About Features Reviews Community Screenings Archives Studios Home
January 2007

SHERRYBABY

by Kam Williams

SHERRYBABY DVD REVIEW


Actors: Maggie Gyllenhaal, Brad William Henke, Sam Bottoms, Kate Burton, Giancarlo Esposito
Directors: Laurie Collyer
Format: AC-3, Color, Dolby, Subtitled, Widescreen, NTSC
Language: English
Aspect Ratio: 1.78:1
Number of discs: 1
Rating
Studio: Universal Studios
DVD Release Date: January 23, 2007
Run Time: 96 minutes
DVD Features:
Available Subtitles: English
Available Audio Tracks: English (Dolby Digital 2.0)
Theatrical Trailer


 

   
           

 

Maggie Gyllenhaal Tour de Force Released on DVD

In her most demanding outing since Secretary (2002), Maggie Gyllenhaal is magnificent here as Sherry Swanson, a strung-out single mom who has just been released from prison after a stint behind bars for narcotics possession. This grim character study, set in Newark, New Jersey, focuses on a jaundiced junkie’s efforts to prove that she’s kicked the habit while living in a halfway house. But her readjustment to the real world proves to be anything but smooth, as the convert tends to revert to her old, ill-advised inclinations. An incest survivor with serious boundary issues, Sherry is also shown as using sex to manipulate most of the men she encounters. And it doesn’t help that the type of guys she tends to go for aren’t exactly teetotalers.
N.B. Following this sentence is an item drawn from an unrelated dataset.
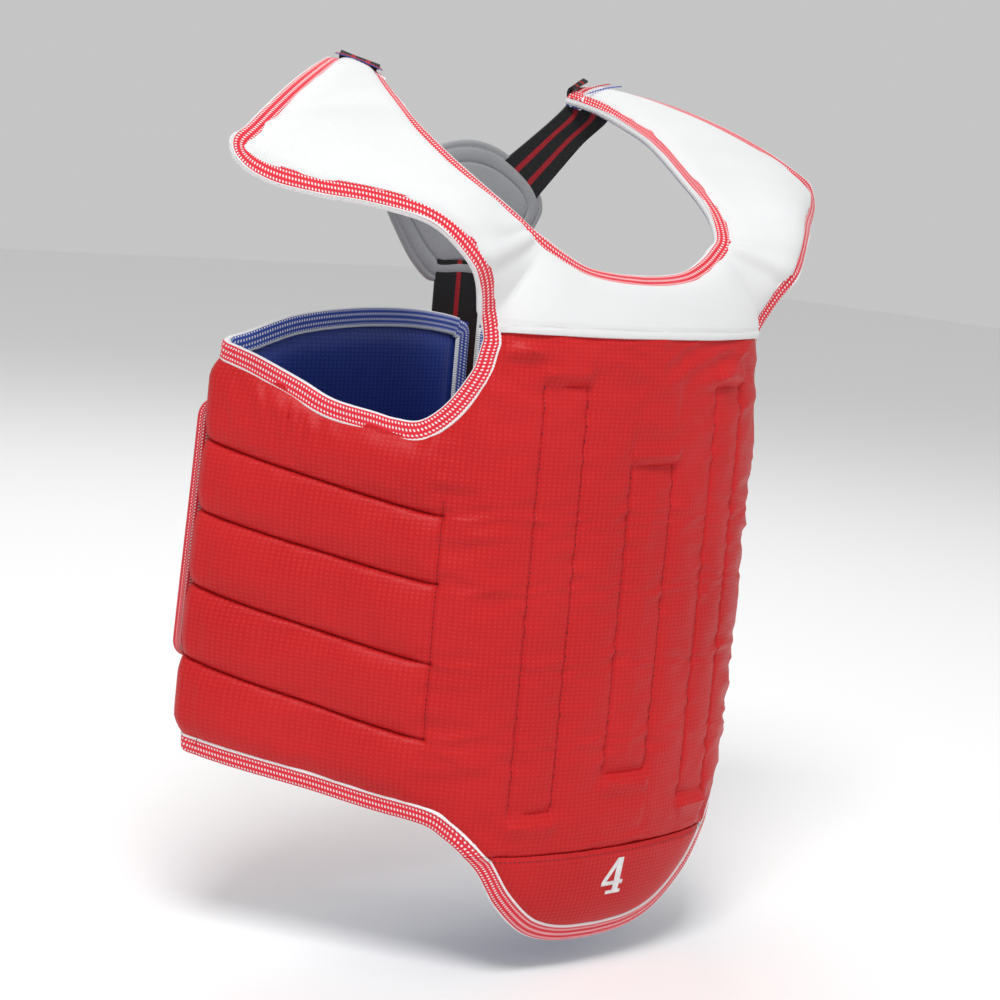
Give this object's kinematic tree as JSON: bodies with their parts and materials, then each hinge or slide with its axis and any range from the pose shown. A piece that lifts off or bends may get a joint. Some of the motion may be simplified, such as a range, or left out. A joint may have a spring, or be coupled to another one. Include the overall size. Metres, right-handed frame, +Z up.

Her plight is further complicated by the fact that she’s torn between the urge to use drugs again and the desire to regain custody of her daughter, Alexis (Ryan Simpkins). And in order to be reunited permanently, she knows she must prove to her parole officer (Giancarlo Esposito) that she’s clean, stable, and capable of holding down a job.

So, the story’s prevailing tension revolves around whether Sherry will summon-up the intestinal fortitude to conquer her demons. Fortunately, she does have a stable brother (Brad William Henke) who she can’t charm or trick, and he and his wife (Bridget Barkan) are willing to raise Alexis in the suburbs until Sherry can get her act together.

Despite the micro-budget production values, Sherrybaby is an engrossing, bittersweet tale of human failings and redemption which ought to establish Gyllenhaal as one of the best actresses around, her Oscar snub notwithstanding.